This Scam Died

, , , , | | Right | May 30, 2019

(While I used to live with my parents, they moved away a couple of years ago. My husband and I remain in the house. The phone rings, and the caller ID shows a local number. I answer on the off chance it isn’t a scammer.)

Me: “Hello?”

Scammer: “Hi, this is [Scammer] calling from Medicare.”

Me: “No one here qualifies for Medicare.”

Scammer: “Oh, no, no, no. I’m calling for [Mother]!”

(This is still fairly common, even though it’s been almost three years since my mother has lived here. However, my mother doesn’t qualify for Medicare yet, either. I throw out the line that usually ends these spam calls.)

Me: “She no longer lives here.”

Scammer: *yelling* “You mean she died?!”

Me: “Uh, no. She moved. Like, to a different place?”

Scammer: “Oh! Yes, that’s right!”

Me: “Yeah, so this is the wrong—“

Scammer: “I’m good friends with her!”

(I’m shocked at how far from normal this is, and frankly, more than a bit amused. I decide to humor the guy a bit.)

Me: “Oh, you are?”

Scammer: “Yes, we’ve been friends for fifteen years. I was just pranking you.”

Me: “Is that so?”

Scammer: “I knew she wasn’t dead. It was a prank when I asked you if she died.”

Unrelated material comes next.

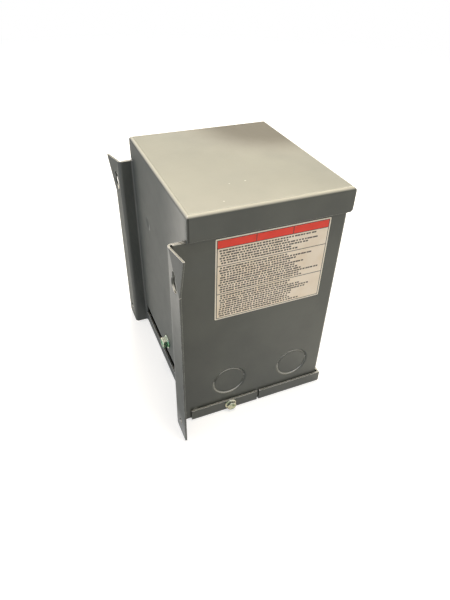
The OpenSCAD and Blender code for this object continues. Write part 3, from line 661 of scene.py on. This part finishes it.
def plate(build, points, low_t, high_t, material_index):
    """A flat plate over an outline, between two heights."""
    under = [build.verts.new((x * MM, y * MM, low_t * MM)) for x, y in points]
    over = [build.verts.new((x * MM, y * MM, high_t * MM)) for x, y in points]
    faces = [build.faces.new(list(reversed(under))), build.faces.new(over)]
    count = len(points)
    for i in range(count):
        j = (i + 1) % count
        faces.append(build.faces.new((under[i], under[j], over[j], over[i])))
    for face in faces:
        face.material_index = material_index


def box_points(x0, x1, y0, y1):
    """Corner points of a rectangle."""
    return [(x0, y0), (x1, y0), (x1, y1), (x0, y1)]


def rows_tree(ink):
    """A node tree that lays rows of plain bars, ragged at their far end, down a block."""
    tree = bpy.data.node_groups.new("ragged_rows", "GeometryNodeTree")
    tree.interface.new_socket("Geometry", in_out="INPUT", socket_type="NodeSocketGeometry")
    for name in ("Row Width", "Row Height", "Row Pitch", "Left", "Top", "Lift", "Shortest", "Bar Pitch"):
        tree.interface.new_socket(name, in_out="INPUT", socket_type="NodeSocketFloat")
    for name in ("Rows", "Bars", "Seed"):
        tree.interface.new_socket(name, in_out="INPUT", socket_type="NodeSocketInt")
    tree.interface.new_socket("Rows Out", in_out="OUTPUT", socket_type="NodeSocketGeometry")
    source = add_node(tree, "NodeGroupInput").outputs

    def calc(operation, first, second=0.0):
        return add_node(tree, "ShaderNodeMath", {0: first, 1: second}, operation=operation).outputs[0]

    def chance(lowest, highest, seed, ident):
        made = add_node(tree, "FunctionNodeRandomValue", {"Seed": seed, "ID": ident}, data_type="FLOAT")
        for key, value in ((2, lowest), (3, highest)):
            if isinstance(value, bpy.types.NodeSocket):
                tree.links.new(value, made.inputs[key])
            else:
                made.inputs[key].default_value = value
        return made.outputs[1]

    count = calc("MULTIPLY", source["Rows"], source["Bars"])
    points = add_node(tree, "GeometryNodePoints", {"Count": count})
    index = add_node(tree, "GeometryNodeInputIndex").outputs[0]
    row = calc("FLOOR", calc("DIVIDE", calc("ADD", index, 0.5), source["Bars"]))
    column = calc("SUBTRACT", index, calc("MULTIPLY", row, source["Bars"]))
    length = chance(0.55, 0.95, source["Seed"], index)
    shift = chance(-0.35, 0.5, calc("ADD", source["Seed"], 3), row)
    start = calc("MULTIPLY", calc("ADD", column, shift), source["Bar Pitch"])
    middle = calc("ADD", start, calc("MULTIPLY", calc("MULTIPLY", length, source["Bar Pitch"]), 0.5))
    x = calc("ADD", source["Left"], middle)
    y = calc("SUBTRACT", source["Top"], calc("MULTIPLY", calc("ADD", row, 0.5), source["Row Pitch"]))
    place = add_node(tree, "ShaderNodeCombineXYZ", {0: x, 1: y, 2: source["Lift"]})
    laid = add_node(tree, "GeometryNodeSetPosition", {
        "Geometry": points.outputs[0], "Position": place.outputs[0]})
    share = chance(source["Shortest"], 1.0, calc("ADD", source["Seed"], 7), row)
    beyond = calc("GREATER_THAN", calc("ADD", start, calc("MULTIPLY", source["Bar Pitch"], 0.5)),
                  calc("MULTIPLY", share, source["Row Width"]))
    kept = add_node(tree, "GeometryNodeDeleteGeometry", {"Geometry": laid.outputs[0], "Selection": beyond},
                    domain="POINT")
    bar = add_node(tree, "GeometryNodeMeshCube", {"Size": (1, 1, 1)})
    size = add_node(tree, "ShaderNodeCombineXYZ", {
        0: calc("MULTIPLY", length, source["Bar Pitch"]), 1: source["Row Height"], 2: INK_RISE * MM})
    bars = add_node(tree, "GeometryNodeInstanceOnPoints", {
        "Points": kept.outputs[0], "Instance": bar.outputs[0], "Scale": size.outputs[0]})
    real = add_node(tree, "GeometryNodeRealizeInstances", {"Geometry": bars.outputs[0]})
    inked = add_node(tree, "GeometryNodeSetMaterial", {"Geometry": real.outputs[0], "Material": ink})
    add_node(tree, "NodeGroupOutput", {0: inked.outputs[0]})
    return tree


def make_label():
    """The sticker on the left side panel: film, printed areas and rows of plain bars, drawn flat
    and then stood against the panel."""
    lowest, highest = low("side_label"), high("side_label")
    width = highest.y - lowest.y
    height = highest.z - lowest.z
    thick = highest.x - lowest.x
    half_w, half_h = width / 2, height / 2

    border = printed_sheet("sticker_border", "#FAF3E4", "#EFE4CF", 0.34)
    cream = printed_sheet("sticker_face", "#F5E9D6", "#E9D8BE", 0.38)
    red = printed_sheet("sticker_red", "#EE2C06", "#DA2404", 0.32)
    dark = printed_sheet("sticker_line", "#2C2622", "#3A322B", 0.45)
    grey = printed_sheet("sticker_bar", "#463E37", "#5C5349", 0.5)

    build = bmesh.new()
    plate(build, rounded_outline(half_w, half_h, LABEL_CORNER_R), 0, thick, 0)
    x0, x1 = LABEL_MARGIN - half_w, half_w - LABEL_MARGIN
    y0, y1 = LABEL_MARGIN - half_h, half_h - LABEL_MARGIN
    ink = thick
    plate(build, box_points(x0, x1, y0, y1), ink, ink + INK_RISE, 3)
    ix0, ix1, iy0, iy1 = x0 + OUTLINE_W, x1 - OUTLINE_W, y0 + OUTLINE_W, y1 - OUTLINE_W
    header_low = y1 - HEADER_H
    ink += INK_RISE
    cell = (ix1 - ix0) / HEADER_CELLS
    for i in range(HEADER_CELLS):
        left = ix0 + i * cell + (OUTLINE_W / 2 if i else 0)
        right = ix0 + (i + 1) * cell - (OUTLINE_W / 2 if i < HEADER_CELLS - 1 else 0)
        plate(build, box_points(left, right, header_low, iy1), ink, ink + INK_RISE, 2)
    stops = [header_low - OUTLINE_W] + [rise - half_h for rise in BLOCK_RISES] + [iy0]
    for upper, lower in zip(stops, stops[1:]):
        low_edge = lower + (OUTLINE_W if lower > iy0 else 0)
        plate(build, box_points(ix0, ix1, low_edge, upper), ink, ink + INK_RISE, 1)
    sheet = piece_from("printed_side_label", build, [border, cream, red, dark, grey])

    tree = rows_tree(grey)
    ink += 1.5 * INK_RISE
    parts = [sheet]
    row_w = ix1 - ix0 - 3.4
    for i, (upper, lower) in enumerate(zip(stops, stops[1:])):
        carrier = add_object("rows", bpy.data.meshes.new("rows"))
        parts.append(settled(carrier, "label_rows", tree, {
            "Row Width": row_w * MM, "Row Height": ROW_H * MM, "Row Pitch": ROW_PITCH * MM,
            "Left": (ix0 + ROW_INDENT) * MM, "Top": (upper - ROWS_DROP) * MM, "Lift": ink * MM,
            "Shortest": 0.6, "Bar Pitch": BAR_PITCH * MM, "Rows": int((upper - lower - 0.8) / ROW_PITCH),
            "Bars": int(row_w / BAR_PITCH), "Seed": 5 + 3 * i}))
    bpy.ops.object.select_all(action="DESELECT")
    for part in parts:
        part.select_set(True)
    bpy.context.view_layer.objects.active = sheet
    bpy.ops.object.join()
    standing = Matrix(((0, 0, -1, 0), (-1, 0, 0, 0), (0, 1, 0, 0), (0, 0, 0, 1)))
    middle = Vector((highest.x, (lowest.y + highest.y) / 2, (lowest.z + highest.z) / 2)) * MM
    sheet.data.transform(Matrix.Translation(middle) @ standing)
    finish_piece(sheet, ["side_label"])


# Finishes of the CAD nodes


def dress_case():
    wear(case_enamel(), "back_and_roof_sheet", "side_and_front_sheet", "rear_bottom_cover",
         "front_bottom_cover")


def dress_inside():
    wear(plated_steel(), "ground_nut", "ground_lug_screw", "clamp_bar_top_front", "clamp_bar_top_rear",
         "clamp_bar_bottom_front", "clamp_bar_bottom_rear", "clamp_bolts", "clamp_washers", "clamp_nuts")
    wear(cast_lug_metal(), "ground_lug")
    wear(silicon_steel(), "core_e_laminations", "core_i_laminations")
    wear(wound_wire("primary_copper", 1.3, "#A4562C", "#8A4220"), "primary_winding")
    wear(wound_wire("secondary_copper", 2.6, "#B0602F", "#934A24"), "secondary_winding")
    wear(layered_paper("former_pressboard", "#A98552", "#8B6A3D"), "coil_former")
    wear(layered_paper("insulating_paper", "#C8B083", "#B39A6C"), "winding_insulation", "outer_wrap")
    wear(sand_filled_resin(), "potting_compound")
    primary = [f"primary_lead_{i}" for i in range(1, 5)]
    secondary = [f"secondary_lead_{i}" for i in range(1, 5)]
    wear(lead_sleeve("primary_sleeve", high(primary[0]).y - BARE_WIRE_L, 1), *primary)
    wear(lead_sleeve("secondary_sleeve", low(secondary[0]).y + BARE_WIRE_L, -1), *secondary)


# Studio


def make_floor():
    """A pale floor that takes the shadow, and turns into the white of the background further out."""
    mesh = bpy.data.meshes.new("studio_floor")
    reach = 8.0
    corners = [(-reach, -reach, 0), (reach, -reach, 0), (reach, reach, 0), (-reach, reach, 0)]
    mesh.from_pydata(corners, [], [(0, 1, 2, 3)])
    floor = add_object("studio_floor", mesh)
    material = bpy.data.materials.new("pale_floor")
    material.use_nodes = True
    tree = material.node_tree
    tree.nodes.clear()
    seen = seen_directly(tree)
    away = add_node(tree, "ShaderNodeVectorMath", {0: millimetres(tree)}, operation="LENGTH").outputs[1]
    colour = blend_colour(tree, spread(tree, away, 500, 1600), "#CFCFCD", "#000000")
    matte = add_node(tree, "ShaderNodeBsdfDiffuse", {"Color": colour})
    strength = spread(tree, away, 500, 1600, 0.62, 1.0)
    glow = add_node(tree, "ShaderNodeEmission", {
        "Color": (1, 1, 1, 1), "Strength": math_node(tree, "MULTIPLY", seen, strength)})
    both = add_node(tree, "ShaderNodeAddShader", {0: matte.outputs[0], 1: glow.outputs[0]})
    add_node(tree, "ShaderNodeOutputMaterial", {"Surface": both.outputs[0]})
    mesh.materials.append(material)


def make_world():
    """A white background that lights the object with a plain, weaker fill."""
    world = bpy.data.worlds.new("studio_world")
    world.use_nodes = True
    bpy.context.scene.world = world
    tree = world.node_tree
    tree.nodes.clear()
    seen = seen_directly(tree)
    fill = add_node(tree, "ShaderNodeBackground", {"Color": linear("#F1F4F5"), "Strength": 0.33})
    pale = add_node(tree, "ShaderNodeBackground", {"Color": (1, 1, 1, 1), "Strength": 1.0})
    both = add_node(tree, "ShaderNodeMixShader", {0: seen, 1: fill.outputs[0], 2: pale.outputs[0]})
    add_node(tree, "ShaderNodeOutputWorld", {"Surface": both.outputs[0]})


def make_lamp(name, place, aim, size, watts, colour):
    """A soft rectangular lamp at place, in metres, that faces aim."""
    light = bpy.data.lights.new(name, "AREA")
    light.shape = "RECTANGLE"
    light.size, light.size_y = size
    light.energy = watts
    light.color = linear(colour)[:3]
    lamp = add_object(name, light)
    lamp.location = place
    lamp.rotation_euler = (Vector(aim) - Vector(place)).to_track_quat("-Z", "Y").to_euler()


def make_camera():
    """The photograph's view: the camera stands high at the back's left corner."""
    camera = bpy.data.cameras.new("camera")
    camera.lens = 28.907
    camera.sensor_width = 36.0
    camera.shift_x = -0.00425
    camera.shift_y = -0.0077
    camera.clip_start = 0.01
    viewer = add_object("camera", camera)
    viewer.location = (-0.32147, 0.13755, 0.34282)
    viewer.rotation_euler = Euler([math.radians(a) for a in (51.823, -1.552, -112.805)])
    bpy.context.scene.camera = viewer


make_camera()
make_world()
make_floor()
make_lamp("window_sheen", (1.12, -0.72, 1.42), (0, 0, 0.2), (1.7, 0.7), 34, "#FFF5E2")
make_lamp("ceiling_lamp", (-0.1, 0.0, 1.7), (0, 0, 0.1), (0.8, 0.8), 15, "#FFF2E2")
make_lamp("roof_edge_light", (0.78, -0.29, 1.32), (0, 0, 0.2), (0.5, 0.5), 8, "#FFF5E6")
make_lamp("cool_side_light", (-0.30, 0.75, 0.12), (-0.07, 0.06, 0.08), (0.35, 0.35), 1.5, "#BCCDFF")
make_lamp("right_window", (-0.9, -1.4, 0.9), (0, 0, 0.1), (0.4, 0.4), 2.0, "#FFF4E4")
make_lamp("fold_highlight", (-0.70, -0.30, 1.25), (-0.05, 0, 0.2), (0.35, 0.35), 3.2, "#FFF6E8")
dress_case()
dress_inside()
straw_zinc = plated_screw("straw_chromate_zinc", (
    (0.36, "#737E62"), (0.48, "#A0A588"), (0.58, "#BDBB9E"), (0.72, "#B0988A")), "#4F4F3C")
green_zinc = plated_screw("green_dyed_zinc", (
    (0.36, "#2C5E3E"), (0.50, "#558661"), (0.60, "#A9C6A6"), (0.72, "#D6B6A4")), "#26402F")
make_screws("hex_washer_screws", NUMBER_10, COVER_SCREWS, straw_zinc)
make_screws("ground_hex_screw", QUARTER_INCH, GROUND_SCREW, green_zinc)
make_label()

bpy.context.scene.view_settings.view_transform = "Standard"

Me: “Well, that’s… different.”

Scammer: “Yes, we are very, very close friends.”

Me: “Good, that’s nice to hear.”

Scammer: “Sooo… do you have her new number?”

Me: “Nope!”

Scammer: “Oh. Well, bye!”

(I texted my mom to let her know that her very good friend [Scammer] from Medicare called to check on her. She didn’t find it as amusing as I did.)